Für Osman Batgün machen Geldspenden daher momentan mehr Sinn. Zum Teil werde darum auch gebeten, wie er weiß. Denn die Zeit fehle, die Sachspenden zu sortieren und zu verteilen. Mit Geld könne gezielt gekauft und geholfen werden. Er verweist auf eine Spendenaktion des Dachverbands der Ditib. Sie bündelt Geldspenden über ein Paypal-Konto. Viele, die Familie, Freunde oder Bekannte in der Region haben, spenden auch direkt an die Familien.
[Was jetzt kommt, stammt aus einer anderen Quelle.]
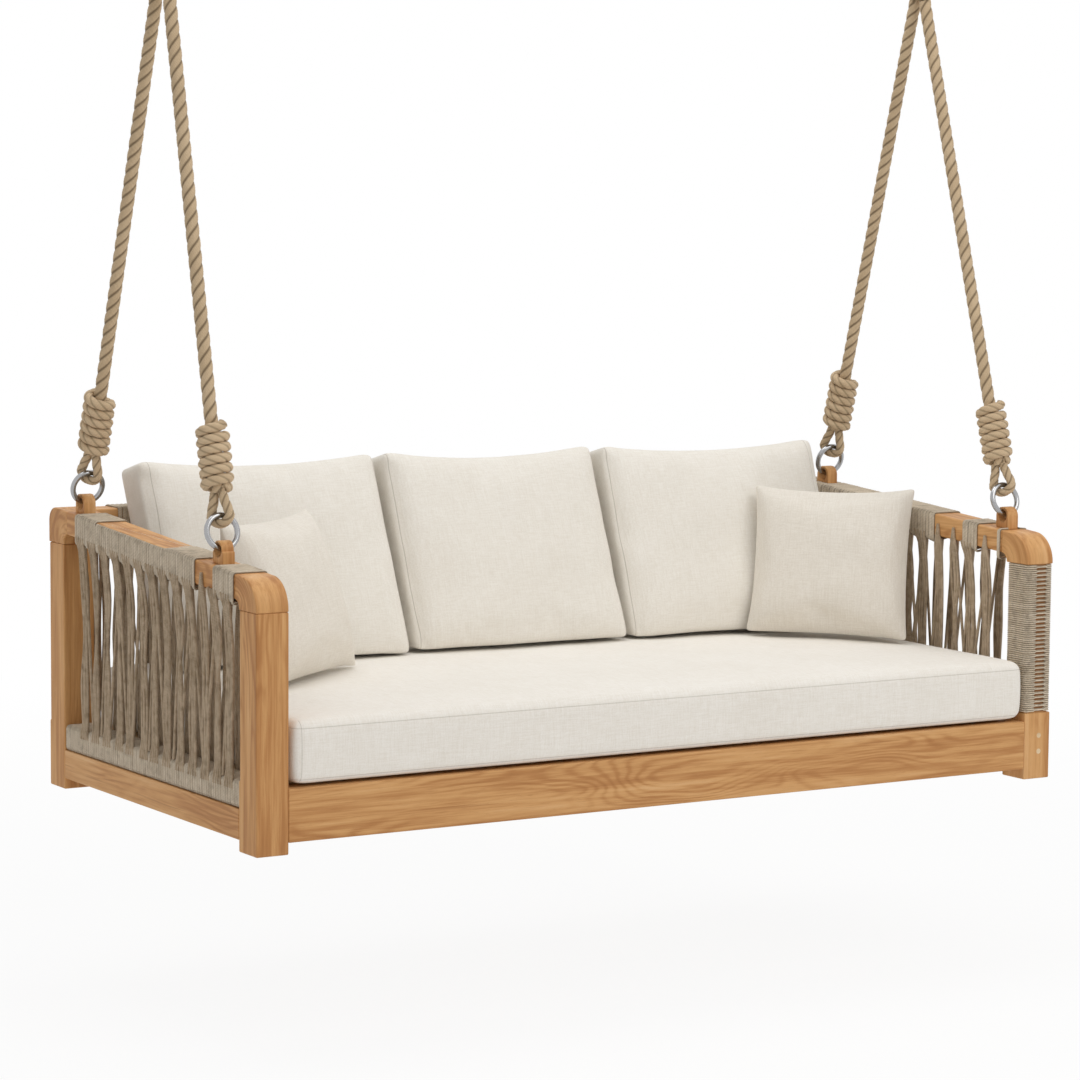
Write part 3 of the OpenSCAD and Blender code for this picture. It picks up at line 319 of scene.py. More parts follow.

Mehmet Özdemir hat auch bereits gespendet. Er weiß, Geld hilft nur bedingt. Das, was die Menschen erlebt haben und welche Verluste sie erleiden, kann nichts wiedergutmachen. Aber Geld macht die Sorgen drumherum kleiner. Er hofft, dass viele Menschen spenden. „Wir müssen zusammenhalten“, sagt der Meinerzhagener. Die Nationalität darf nicht entscheiden, es muss um den Menschen gehen, appelliert er. Auch mit Blick auf die politisch schwierige Situation zwischen der Türkei und Syrien dürfen keine Unterschiede bei der Hilfe gemacht werden, fordert er.